Reuben argued that he had a claim to an interest in Aby’s estate because of his claims in the civil action. However, the court held that s. 23 did not apply, since no proceeding had been brought to prove the 2019 will in solemn form, no proceeding was brought to revoke probate of that will, no application was made for probate, and no other contentious matter in which the validity of the will was disputed had been brought. The only application before the court was Reuben’s challenge to the will and it foundered on his lack of standing. Thus, his Honour held that Reuben’s claim to an interest in the property of Aby’s estate did not give him standing under s. 23 to challenge the 2019 will if he did not otherwise have standing.

Reuben appealed. However, the Court of Appeal found no error in Justice Cavanagh’s reasons. It held that in the circumstances there was an onus on Reuben to adduce some evidence to call into question the evidence adduced by the respondents to establish the validity of the 1996 will, which he failed to do. The court also agreed with Justice Cavanagh’s reasons regarding s. 23 of the Estates Act. It noted that the jurisdiction under that section is discretionary, and Reuben had failed to identify any error by Justice Cavanagh in the exercise of his discretion. Thus, the court dismissed the appeal.

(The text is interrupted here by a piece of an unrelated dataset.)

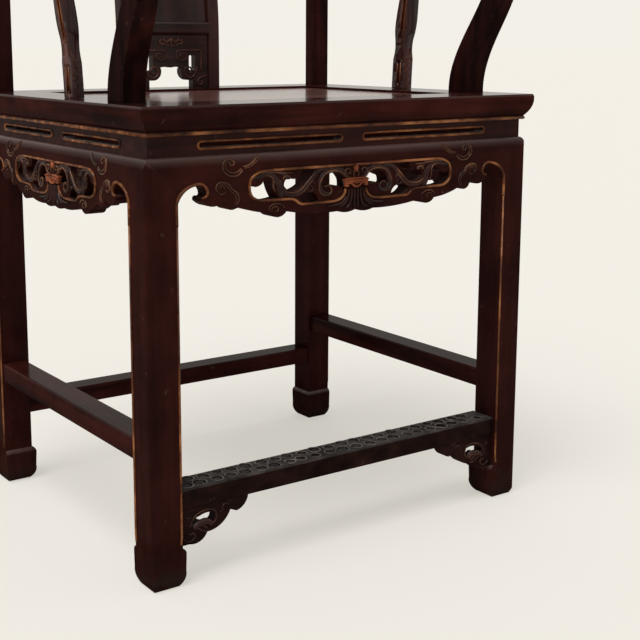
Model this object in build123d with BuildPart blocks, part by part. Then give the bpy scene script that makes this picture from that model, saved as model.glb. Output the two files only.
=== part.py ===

[1]    2021 ONSC 587, 64 ETR 4th 246, affirmed 2021 ONCA 662.

[2]    RRO 1990, Reg 194.

[3]    1997 CarswellOnt 1554 (Div Ct).

[4]    Ibid., paras. 10-11.

[5]    2020 SKCA 38.

[6]    RSO 1990, c. E.21.

[7]    As a matter of interest, in Smith v Vance, footnote 3, supra, para 9, the Divisional Court interpreted the word ‘pretending’ in s. 23 as meaning ‘alleging or laying a claim to an interest in law’, and held that it does not mean ‘claiming or professing falsely or deceptively’.

This paper is intended for the purposes of providing information only and is to be used only for the purposes of guidance. This paper is not intended to be relied upon as the giving of legal advice and does not purport to be exhaustive.